== Records provided
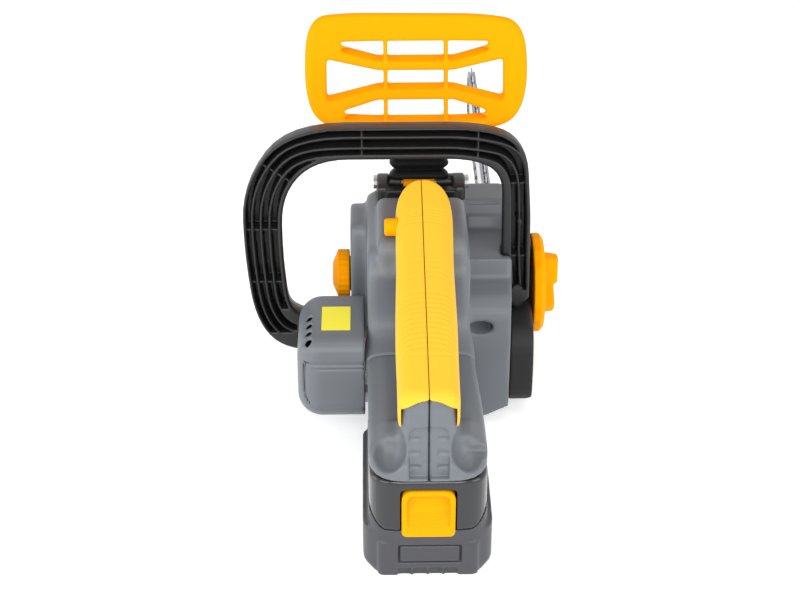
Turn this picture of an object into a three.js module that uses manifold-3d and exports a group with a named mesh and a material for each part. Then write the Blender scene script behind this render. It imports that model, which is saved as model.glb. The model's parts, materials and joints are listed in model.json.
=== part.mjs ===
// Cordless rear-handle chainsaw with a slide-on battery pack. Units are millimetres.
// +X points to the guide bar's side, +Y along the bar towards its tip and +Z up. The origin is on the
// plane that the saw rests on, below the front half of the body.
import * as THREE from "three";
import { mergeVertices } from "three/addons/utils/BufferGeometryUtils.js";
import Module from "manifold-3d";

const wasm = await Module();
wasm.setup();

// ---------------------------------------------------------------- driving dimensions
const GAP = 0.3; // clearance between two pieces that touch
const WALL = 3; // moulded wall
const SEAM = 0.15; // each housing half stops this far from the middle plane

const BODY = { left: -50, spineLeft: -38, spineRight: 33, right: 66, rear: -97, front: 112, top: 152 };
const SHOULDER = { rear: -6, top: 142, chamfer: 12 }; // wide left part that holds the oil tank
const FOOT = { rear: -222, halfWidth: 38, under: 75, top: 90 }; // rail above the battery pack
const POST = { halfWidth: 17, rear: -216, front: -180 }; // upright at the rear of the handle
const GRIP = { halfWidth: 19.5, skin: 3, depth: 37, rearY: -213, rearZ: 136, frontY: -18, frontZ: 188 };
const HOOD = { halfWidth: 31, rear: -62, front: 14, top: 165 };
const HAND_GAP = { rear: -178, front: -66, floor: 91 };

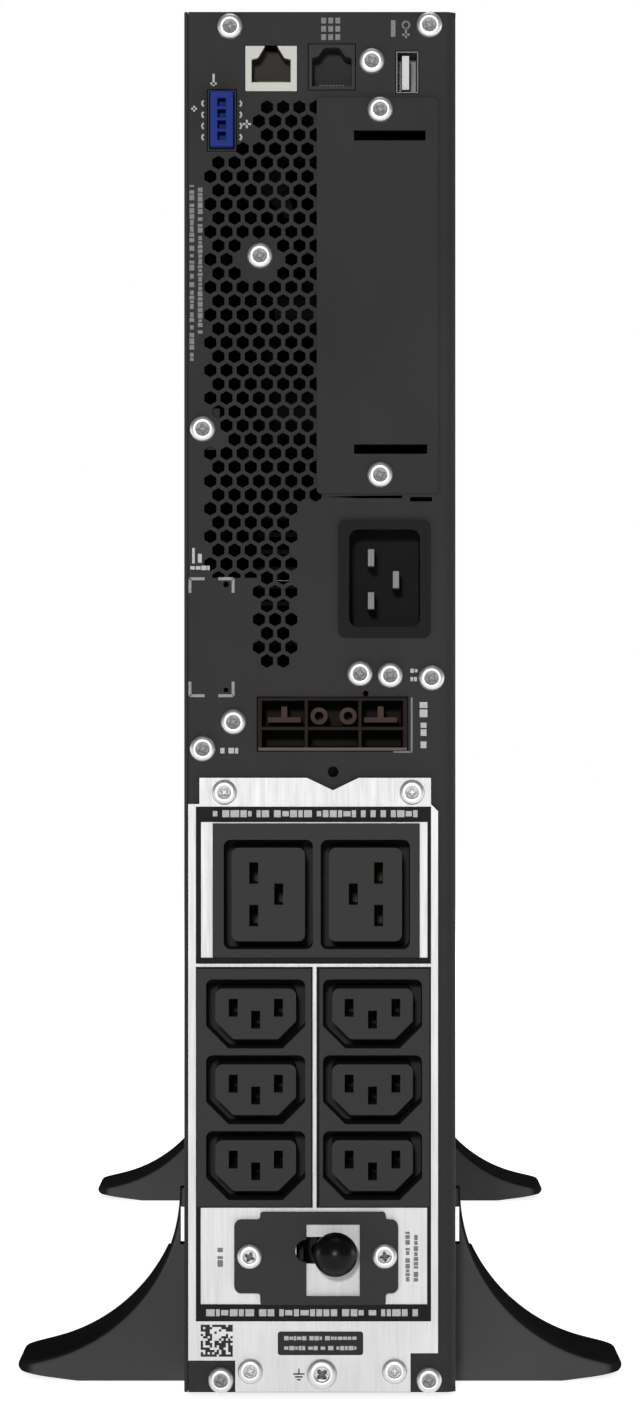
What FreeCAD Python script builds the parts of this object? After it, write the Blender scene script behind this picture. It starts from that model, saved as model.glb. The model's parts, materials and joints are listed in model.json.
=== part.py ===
====
▶ [Written request]: Check every line of the data, and copy the ones that contain "three".

▶ [The response]:
Turn this picture of an object into a three.js module that uses manifold-3d and exports a group with a named mesh and a material for each part. Then write the Blender scene script behind this render. It imports that model, which is saved as model.glb. The model's parts, materials and joints are listed in model.json.
import * as THREE from "three";
import { mergeVertices } from "three/addons/utils/BufferGeometryUtils.js";